**What to work on**
Your task is to write out the lines from the line containing "piece(washer, 'wash_plate', washPlate(), GREY_PLASTIC);" through the last line of the material, exactly.
* Begin *
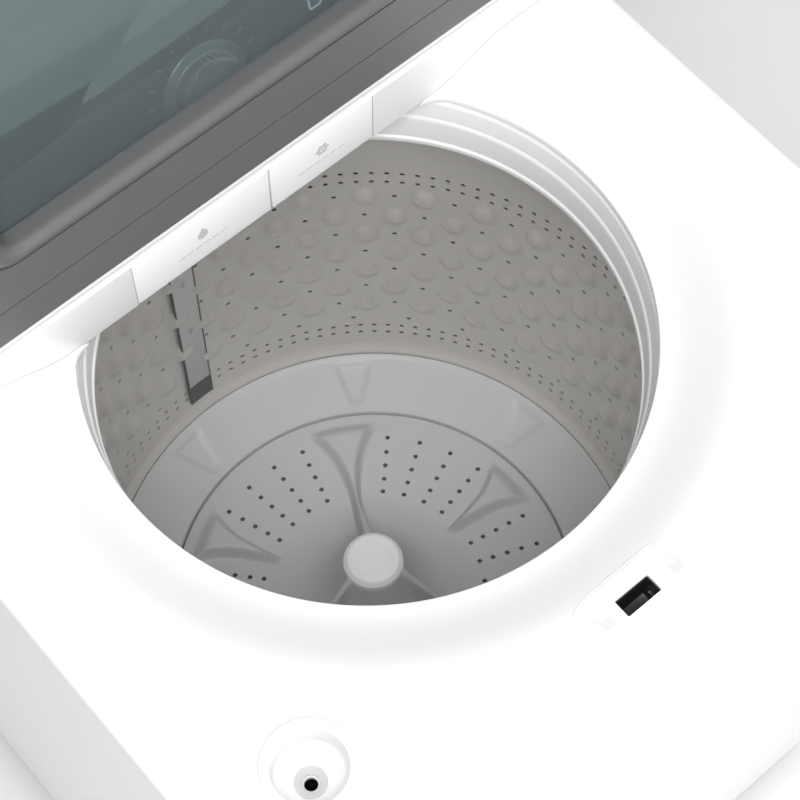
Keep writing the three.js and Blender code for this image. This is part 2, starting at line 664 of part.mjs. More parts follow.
piece(washer, 'basket_wall', basketWall(), STAINLESS);
piece(washer, 'balance_ring', balanceRing(), GREY_PLASTIC);
piece(washer, 'basket_base', basketBase(), GREY_PLASTIC);
piece(washer, 'basket_hub', basketHub(), CAST_METAL);
piece(washer, 'load_guide_strip', loadGuideStrip(), GREY_PLASTIC);

// ---- Wash plate and the shaft that turns it ----
const CAP_RADIUS = 28.5;
const VANE_EDGE = 184;
// Half widths of a vane at radii from the hub outwards: the long ones start as a fin at the cap.
const LONG_VANE = [[24, 6], [60, 5.5], [104, 4.5], [140, 12], [165, 23], [VANE_EDGE, 37]];
const SHORT_VANE = [[98, 3], [120, 6], [150, 12], [168, 20], [VANE_EDGE, 30]];
// Ridge heights of a vane above the plate's rim.
const LONG_RIDGE = [
  [CAP_RADIUS + 0.4, 84], [60, 52], [85, 29], [104, 18], [125, 15], [168, 14], [VANE_EDGE, 3],
];
const SHORT_RIDGE = [[96, 3], [108, 12], [125, 14], [168, 13], [VANE_EDGE, 3]];

function vane(widths, ridge, degrees) {
  const side = (sign) => new THREE.SplineCurve(widths.map(([r, w]) => new THREE.Vector2(r, sign * w)));
  const outline = [...side(-1).getPoints(6), ...side(1).getPoints(6).reverse()];
  const under = PLATE_EDGE - 2;
  const profile = ridge.map(([r, h]) => [r, PLATE_EDGE + h]);
  const envelope = turned([[ridge[0][0], under], ...profile, [VANE_EDGE + 1, under]], 24);
  const plan = slab(new THREE.Shape(outline), [under, PLATE_EDGE + 100]);
  return common(plan, envelope).rotateZ(rad(degrees));
}

function washPlate() {
  const z = PLATE_EDGE;
  const disc = turned([
    [PLATE_RADIUS, z], [PLATE_RADIUS, z - 12], [PLATE_RADIUS - 3, z - 12], [PLATE_RADIUS - 3, z - 3.5],
    [104, z - 3.5], [62, z + 12], [40, z + 40], [24, z + 64], [24, z - 19],
    [10, z - 19], [10, z + 68.3], [4.4, z + 68.3], [4.4, z + 75], [15, z + 75], [15, z + 80], [29, z + 80],
    [36, z + 58], [48, z + 34], [64, z + 16], [84, z + 5], [104, z],
  ], 36);
  const vanes = [60, 180, 300].map((degrees) => vane(LONG_VANE, LONG_RIDGE, degrees));
  const shortVanes = [0, 120, 240].map((degrees) => vane(SHORT_VANE, SHORT_RIDGE, degrees));
  return join(disc, ...vanes, ...shortVanes);
}

function hubCap() {
  const z = PLATE_EDGE + 80 + GAP;
  return turned([
    [0, z + 4], [20, z + 4], [22, z], [CAP_RADIUS, z], [CAP_RADIUS, z + 4], [25, z + 8.5],
    [14, z + 11], [0, z + 11.7],
  ], 32);
}

function plateBolt() {
  const z = PLATE_EDGE + 75 + GAP;
  return turned([[0, z - 30], [4, z - 30], [4, z], [9, z], [9, z + 6], [0, z + 6]], 12);
}

function driveShaft() {
  const top = PLATE_EDGE + 68;
  return turned([[0, 265], [9.6, 265], [9.6, top], [4.5, top], [4.5, top - 28], [0, top - 28]], 24);
}

piece(washer, 'wash_plate', washPlate(), GREY_PLASTIC);
piece(washer, 'hub_cap', hubCap(), PALE_PLASTIC);
piece(washer, 'plate_bolt', plateBolt(), ZINC);
piece(washer, 'drive_shaft', driveShaft(), ZINC);

export default washer;
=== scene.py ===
"""A top load washing machine with its lid open: the shells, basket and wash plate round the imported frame."""

import json
import math
from math import cos, pi, radians, sin
import bmesh
import bpy
from mathutils import Matrix, Vector

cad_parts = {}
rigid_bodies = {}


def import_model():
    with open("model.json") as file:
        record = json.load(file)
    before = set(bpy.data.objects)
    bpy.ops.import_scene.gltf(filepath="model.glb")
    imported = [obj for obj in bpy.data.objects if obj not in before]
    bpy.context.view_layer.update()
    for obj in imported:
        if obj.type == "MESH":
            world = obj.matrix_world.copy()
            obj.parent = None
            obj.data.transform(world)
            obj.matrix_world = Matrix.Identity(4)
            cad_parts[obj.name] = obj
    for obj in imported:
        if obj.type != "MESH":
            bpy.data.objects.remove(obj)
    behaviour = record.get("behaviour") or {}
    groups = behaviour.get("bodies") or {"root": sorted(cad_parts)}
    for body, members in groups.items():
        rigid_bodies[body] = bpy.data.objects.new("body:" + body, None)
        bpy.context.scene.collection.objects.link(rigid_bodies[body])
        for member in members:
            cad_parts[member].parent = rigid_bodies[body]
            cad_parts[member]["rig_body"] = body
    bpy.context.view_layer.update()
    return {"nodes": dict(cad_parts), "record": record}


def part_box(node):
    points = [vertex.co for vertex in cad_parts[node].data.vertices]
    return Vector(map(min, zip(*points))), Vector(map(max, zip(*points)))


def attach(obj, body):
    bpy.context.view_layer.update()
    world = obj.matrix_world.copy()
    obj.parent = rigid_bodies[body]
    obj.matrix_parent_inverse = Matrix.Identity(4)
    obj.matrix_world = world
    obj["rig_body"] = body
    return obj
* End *
**Solution for this task**
piece(washer, 'wash_plate', washPlate(), GREY_PLASTIC);
piece(washer, 'hub_cap', hubCap(), PALE_PLASTIC);
piece(washer, 'plate_bolt', plateBolt(), ZINC);
piece(washer, 'drive_shaft', driveShaft(), ZINC);

export default washer;
=== scene.py ===
"""A top load washing machine with its lid open: the shells, basket and wash plate round the imported frame."""

import json
import math
from math import cos, pi, radians, sin
import bmesh
import bpy
from mathutils import Matrix, Vector

cad_parts = {}
rigid_bodies = {}


def import_model():
    with open("model.json") as file:
        record = json.load(file)
    before = set(bpy.data.objects)
    bpy.ops.import_scene.gltf(filepath="model.glb")
    imported = [obj for obj in bpy.data.objects if obj not in before]
    bpy.context.view_layer.update()
    for obj in imported:
        if obj.type == "MESH":
            world = obj.matrix_world.copy()
            obj.parent = None
            obj.data.transform(world)
            obj.matrix_world = Matrix.Identity(4)
            cad_parts[obj.name] = obj
    for obj in imported:
        if obj.type != "MESH":
            bpy.data.objects.remove(obj)
    behaviour = record.get("behaviour") or {}
    groups = behaviour.get("bodies") or {"root": sorted(cad_parts)}
    for body, members in groups.items():
        rigid_bodies[body] = bpy.data.objects.new("body:" + body, None)
        bpy.context.scene.collection.objects.link(rigid_bodies[body])
        for member in members:
            cad_parts[member].parent = rigid_bodies[body]
            cad_parts[member]["rig_body"] = body
    bpy.context.view_layer.update()
    return {"nodes": dict(cad_parts), "record": record}


def part_box(node):
    points = [vertex.co for vertex in cad_parts[node].data.vertices]
    return Vector(map(min, zip(*points))), Vector(map(max, zip(*points)))


def attach(obj, body):
    bpy.context.view_layer.update()
    world = obj.matrix_world.copy()
    obj.parent = rigid_bodies[body]
    obj.matrix_parent_inverse = Matrix.Identity(4)
    obj.matrix_world = world
    obj["rig_body"] = body
    return obj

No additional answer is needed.